La primera, tenemos unos profesores, unos formadores, estupendos. Mujeres, la mayoría, que se preocupan, pelean y se esfuerzan por sacar lo mejor de nuestros adolescentes. Y no es fácil. Burocracias aparte, deberíamos estar muy orgullosos de nuestro sistema educativo -público y privado- al que entregamos nuestro tesoro más preciado, nuestros hijos, para que, no sin esfuerzo, nos devuelvan ciudadanos formados, informados y entretenidos. Casi nada. ¿Y qué les damos a cambio? Un sueldo, pocos medios y menos agradecimientos. Así que, por mi parte y aunque sirva de poco, voy a repetirlo una vez más: gracias, gracias y gracias; muchas gracias a todas las profesoras, y profesores, por hacer lo que hacéis. Y ánimo.
La segunda conclusión es que navegamos contracorriente. Aparte de otras cuestiones menores, burocráticas, cotidianas y frustrantes, nuestros chavales se enfrentan a dos grandes carencias. Una, que les falta creérselo. Y dos, que les pesa -y para mal- su entorno más cercano, los que mandan sobre ellos; o dicho sin rodeos: sus padres. Piénsenlo. Todos somos deudores de nuestra biografía y si los tuyos trabajaban en una subcontrata -de ingeniería o de limpieza o de lo que fuera- y por la reconversión, o la penúltima crisis, o la última descarbonización, acaban pendientes del paro, sin entender nada y sobreviviendo como pueden, es normal que te transmitan su poca confianza en el mundo. O, lo que es peor, haciendo que su pesimismo periférico -hay que ver lo mal que está todo aquí- te impida desear, imaginar y construir un futuro mejor y propio.

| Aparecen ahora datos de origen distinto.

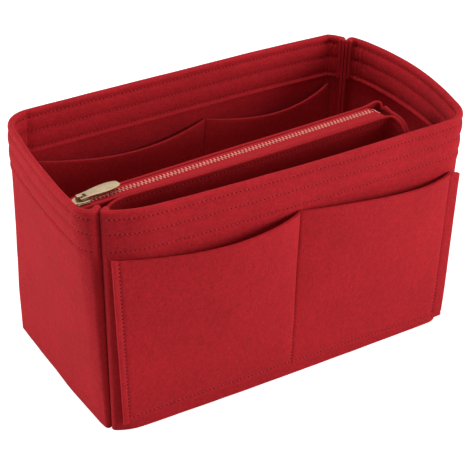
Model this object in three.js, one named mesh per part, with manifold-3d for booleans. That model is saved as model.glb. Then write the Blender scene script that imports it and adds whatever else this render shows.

Como Asturies. Para bien y para mal, nuestro pequeño y verde país tiene exactamente los dos mismos problemas que nuestros jóvenes estudiantes: uno, nos falta creérnoslo; y dos, nos pesa -y para mal- nuestro entorno más cercano, los que mandan sobre nosotros; dicho sin rodeos: nuestros políticos. Y no me extraña. Por no irme mucho más atrás, cuarenta años repitiéndonos que todo lo que hacemos -el carbón, la siderurgia, la leche- necesita una reconversión porque no es competitivo; que todo lo que somos -nuestra historia, nuestras lenguas, nuestras instituciones- necesita superarse, porque es una paletada consecuencia de nuestro pertinaz aislamiento que confunde a los turistas; y que todo lo que tenemos -nuestras pensiones, nuestra sanidad, nuestra sostenibilidad- necesita de su permanente intervención, porque depende de la caridad solidaria y de los fondos y ayudas que vienen de fuera. Así no me extraña que tengamos poca fe en el futuro.
Y eso tiene que cambiar. Igual que a nuestros chavales el sistema les defrauda, a nosotros como país también: trabajamos duro, hicimos lo correcto, ensuciamos nuestros ríos y reconvertimos nuestras industrias; y ahora nos dicen que no somos nadie, no pintamos nada y toca esperar a que otros decidan por nosotros. Pues yo digo que no; que es justo al revés: que somos nosotros los que tenemos que decidir en qué vamos a trabajar, cómo vamos a emprender y qué queremos ser de mayores. Y que, como estudiantes y como asturianos, nos sobran los malos jefes y nos falta confianza en nosotros mismos. O, en dos palabras: creérnoslo más. Mucho más.